保険は「お金を調達する手段」でしかない
【美香】でも、30代や40代でがんにかかった人がテレビで「保険に入っていなくて、後悔している」みたいな話をしているのを見ると、やっぱりがん保険は必要かも? と感じてしまいます。
【後田】そうですよね。私も、お客様から連絡を受けて、動揺することがあります。一番動揺するのは、こういう電話を受けたときです。「後田さんの本を読んで、直接お話も聞いて納得したうえで、私は医療保険とがん保険を解約しました。でも、その後、がんが見つかって、正直、後悔しています。後田さんを責めるつもりはないけれど、今の気持ちはお伝えしておきたい」と。
【有司】そういうこともあるんだ。
【後田】今後も、あるかもしれません。電話でお話をうかがいながら、心拍数がどんどん上がるんです。こればかりはどうしようもないです。
【美香】それは、きつそうですね。
【後田】はい。そこで思うんです。お客様の体験談に、これほど激しく動揺する自分がいる。だからこそ、何度でも、がん保険は「お金を調達する手段」でしかないことを、確認したいと。お金のことについて、正しく判断したい。そう思っているはずなのに、いつのまにか、後悔しないことが目的になりやすい。だから、落ち着いて考え直す必要があると、自分に言い聞かせています。
「後悔しないように」と考えてもキリがない
【美香】後悔しないことが目的ではダメなんですか? 後悔はしたくないです。
【後田】そうですよね。ただ、「後で嘆かないように……」と考えたら、際限がないんです。がんの診断時の給付金はもちろん、抗がん剤治療を受けるときとか、通院にも対応してほしいとか、ありとあらゆる保障を足していくことになるでしょう。そうすると支払う保険料はどんどん増えますよ。しかも、保険会社側の取り分が圧倒的に多い取引なんです。保険会社が数十パーセントを取ると見られる取引の機会を拡大することになります。

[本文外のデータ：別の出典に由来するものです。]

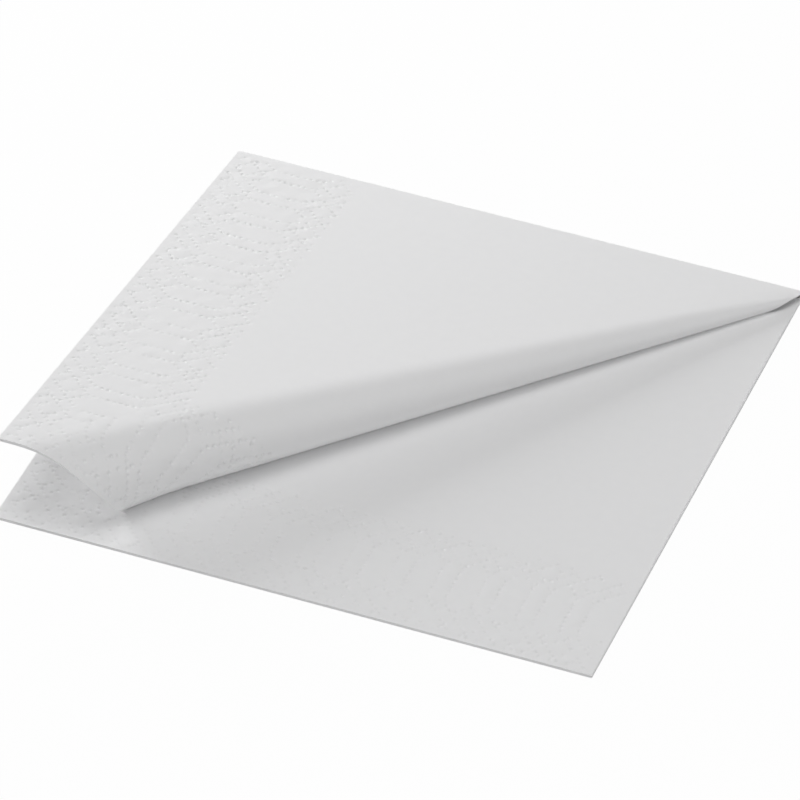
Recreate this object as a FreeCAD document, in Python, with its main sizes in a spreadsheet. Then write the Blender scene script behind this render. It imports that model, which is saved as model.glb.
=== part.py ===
import FreeCAD, Part
import Sketcher
import math
import os
from FreeCAD import Matrix, Placement, Rotation, Vector

# A square paper napkin, folded twice into four leaves, with its free upper corner rolled under.
# The first fold joins two leaves into a pair along the closed right side. The second fold, along
# the back, lays one pair on the other. The upper pair stands up from the back fold like a flap,
# and its front right corner turns under in a roll that lies on a cone.
# +X runs from the open side to the closed side, +Y from the front to the back fold, +Z up.
# The origin is the centre of the folded square on the surface that it rests on.

doc = FreeCAD.newDocument("paper_napkin")
sheet = doc.addObject("Spreadsheet::Sheet", "sizes")

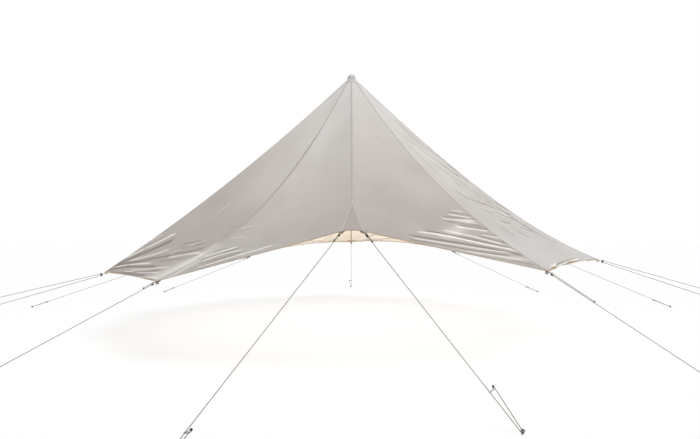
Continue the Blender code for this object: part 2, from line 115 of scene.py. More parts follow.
def mended(piece, merge=None):
    # faces turned outwards, after points nearer than merge are joined
    only(piece)
    bpy.ops.object.mode_set(mode="EDIT")
    bpy.ops.mesh.select_all(action="SELECT")
    if merge:
        bpy.ops.mesh.remove_doubles(threshold=merge)
    bpy.ops.mesh.normals_make_consistent(inside=False)
    bpy.ops.object.mode_set(mode="OBJECT")
    return piece


def smoothed(piece, degrees=40):
    only(piece)
    bpy.ops.object.shade_smooth_by_angle(angle=math.radians(degrees))
    return piece


def placedCopy(model, name, matrix):
    # its own mesh, with its place in the mesh
    mesh = model.data.copy()
    mesh.name = name
    mesh.transform(matrix)
    return linked(name, mesh)


def ridesOn(piece, body, slot, *nodes):
    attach(piece, body)
    if nodes:
        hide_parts(*nodes)
    return piece


def axesMatrix(origin, xAxis, yAxis, zAxis):
    return Matrix.Translation(origin) @ Matrix((xAxis, yAxis, zAxis)).transposed().to_4x4()


class Signal:
    # a node's socket that stands in sums with numbers and with others of its kind
    def __init__(self, tree, socket):
        self.tree, self.socket = tree, socket

    def __add__(self, other):
        return maths("ADD", self, other)

    def __sub__(self, other):
        return maths("SUBTRACT", self, other)

    def __rsub__(self, other):
        return maths("SUBTRACT", other, self)

    def __mul__(self, other):
        return maths("MULTIPLY", self, other)

    def __truediv__(self, other):
        return maths("DIVIDE", self, other)


def feed(value, socket):
    if isinstance(value, Signal):
        value.tree.links.new(value.socket, socket)
    else:
        socket.default_value = value


def treeOf(values):
    return next(value.tree for value in values if isinstance(value, Signal))


def nodeOf(tree, kind, inputs, output=0, **settings):
    # a new node with its settings and inputs: what its output gives
    node = tree.nodes.new("ShaderNode" + kind)
    for label, value in settings.items():
        setattr(node, label, value)
    for place, value in inputs.items():
        feed(value, node.inputs[place])
    return Signal(tree, node.outputs[output])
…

【有司】そういう……気持ちの整理って、簡単にできますかね?
【後田】いいえ。がんにかかれば、誰でも動揺します。まして、がん保険を解約した後にかかれば、なおさら動揺して、そんなお客様の話を聞く私も、気持ちを整理するどころではありません。お客様は「どうしてくれるんだ?」とはおっしゃいません。それでも、体感としては、そう言われたような感覚が残ります。そこで「だからこそ!」と、自分を落ち着かせる、その繰り返しです。